HIDUPKATOLIK.com – Tidak lama setelah Sudan Selatan menjadi negara merdeka tahun 2011, negara itu terlibat perang saudara sepanjang lima tahun. Ratusan ribu orang tewas dan jutaan orang terlantar. Pertempuran terjadi antara pasukan yang setia kepada Presiden Salva Kiir dengan kelompok pemberontak yang dipimpin oleh mantan Wakil Presiden Riek Machar.
Para uskup di Sudan Selatan mengkhawatirkan perjanjian damai antara pemerintah Sudan Selatan dengan para pemimpin oposisi akan gagal karena masalah utamanya disebut belum ditangani. Usai pertemuan yang digelar oleh uskup-uskup di Juba, 26-28 Februari lalu, sebuah surat pastoral dirilis.
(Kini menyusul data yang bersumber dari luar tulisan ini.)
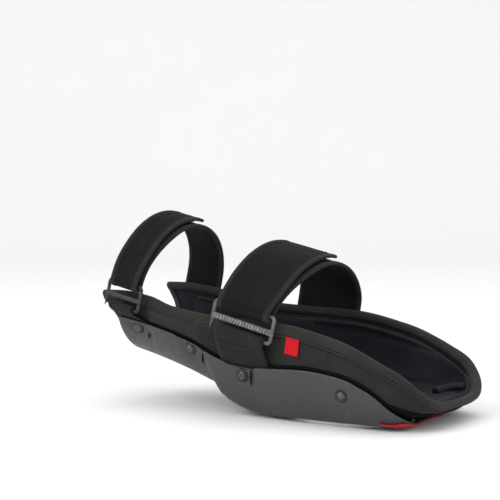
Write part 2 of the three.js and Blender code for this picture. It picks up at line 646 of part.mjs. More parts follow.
function addStrap(name, strap) {
  const group = strapGroup(strap);
  const wide = widening(strap.main, 0.3);
  const mainWidth = (t) => wide(Math.max(1 - t - FOLD_SHARE, 0));
  add(`${name}_buckle`, buckle(strap), "buckle", group);
  add(`${name}_strap`, band(mainPath(strap), PLY, mainWidth), "strap", group);
  add(`${name}_strap_tail`, band(tailPath(strap), PLY, widening(strap.tail, 0.25)), "strap", group);
  // Loop fabric on the main ply and hooks under the tail, each a thin patch.
  const patch = (out) => {
    const path = archPath(strap, out, CLOSED_FROM - 2, strap.tailEnd + 6, 10);
    return band(path, PILE, () => strap.tail[1] - PATCH_INSET);
  };
  add(`${name}_loop_patch`, patch(PLY / 2 + PILE / 2 + GAP), "hook", group);
  add(`${name}_hook_patch`, patch(CLOSED_OUT - PLY / 2 - PILE / 2 - GAP), "hook", group);
  add(`${name}_tab_near`, nearTab(strap), "webbing");
  add(`${name}_tab_far`, farTab(strap), "webbing");
}

addShell();
addSole();
addBadge();
addRivets();
addCradle();
addComfortPad();
addBindings();
addWallPieces();
Object.entries(STRAPS).forEach(([name, strap]) => addStrap(name, strap));

export default model;
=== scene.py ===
"""The looks of a knee pad: a riveted hard shell, a padded textile cradle and two buckled calf straps."""

import math

import bmesh
import bpy
import numpy as np
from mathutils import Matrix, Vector


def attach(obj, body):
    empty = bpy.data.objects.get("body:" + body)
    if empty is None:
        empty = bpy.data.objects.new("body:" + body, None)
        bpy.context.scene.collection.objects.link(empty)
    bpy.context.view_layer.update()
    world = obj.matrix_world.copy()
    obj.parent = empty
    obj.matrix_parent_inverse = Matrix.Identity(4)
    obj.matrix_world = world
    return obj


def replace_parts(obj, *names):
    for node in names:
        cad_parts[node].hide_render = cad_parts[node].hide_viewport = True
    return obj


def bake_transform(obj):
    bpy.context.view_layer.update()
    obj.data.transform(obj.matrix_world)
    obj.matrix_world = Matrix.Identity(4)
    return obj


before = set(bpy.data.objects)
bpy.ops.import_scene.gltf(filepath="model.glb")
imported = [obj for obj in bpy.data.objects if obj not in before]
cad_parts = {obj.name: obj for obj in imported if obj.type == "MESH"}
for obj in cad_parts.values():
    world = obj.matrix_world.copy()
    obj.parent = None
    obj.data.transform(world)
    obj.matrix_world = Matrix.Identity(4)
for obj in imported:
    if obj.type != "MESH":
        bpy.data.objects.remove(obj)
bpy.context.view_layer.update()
MM = 0.001
NEAR, FAR = -1, 1
SIDES = ((NEAR, "near"), (FAR, "far"))
EDGES = ((-1, "rear"), (1, "front"))

# ---- The pad's measures, in millimetres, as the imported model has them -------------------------
FAN_X = 30  # where the side ribs end and the rounded front begins
FRONT_X = 109
SHELL_REAR_X = -240
CRADLE_REAR_X = -243
REAR_SWEEP = 15  # how much further back the padding reaches at the rim
SWEEP_FROM = 0.45  # the share of the height from which it sweeps back
PLAN_POWER = 3.8
DEPTH_RATIO = 0.75
SHELL = (0, 2.6)
TAB = (3.1, 4.3)
BINDING_OUT = 5
COVER = (6.2, 7.3)
FOAM = (7.6, 12.1)
LINING = (12.4, 13.1)
COMFORT_PAD = (13.5, 17)
BINDING_IN = 14.6
STEP = (-129, -118)  # the rear face of the knee cap's thick foot
FOOT_FLAT = (0.45, 0.75)  # how far out the foot is flat, at the front and at the sides, as a rib's share
FOOT_ROUND = 0.22  # the share of a rib over which the foot then rises into the wall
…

Mereka menyuarakan keprihatinan bahwa pejabat pemerintah tidak memiliki tekad untuk mengamati Perjanjian Revitalisasi Resolusi Konflik di Sudan Selatan.“Kami khawatir perjanjian damai ini fatal dalam dirinya sendiri dan tidak bisa membawa perdamaian sejati; kami juga khawatir bahwa kepemimpinan saat ini tidak memiliki keinginan untuk menerapkan perdamaian.”
Tak hanya mengemukakan kekhawatiran, para pemimpin Gereja ini juga menawarkan 17 saran untuk memperbaiki situasi. Mereka mengatakan keadaan darurat negara itu harus dicabut untuk memungkinkan kebebasan berbicara dan hak-hak lainnya. Para uskup mengatakan bahwa mereka dapat memainkan peran dalam upaya perdamaian, dengan mempromosikan dialog antarpihak. Pakar awam juga harus dilibatkan untuk memberikan rekomendasi, kata mereka, karena semua orang di negara itu harus bekerja sama jika perdamaian abadi ingin dicapai.
Para uskup juga meminta pihak yang melanggar perjanjian damai dimintai pertanggungjawaban dan sistem harus dikembangkan untuk menghindari “pemicu” kekerasan di masa yang akan datang.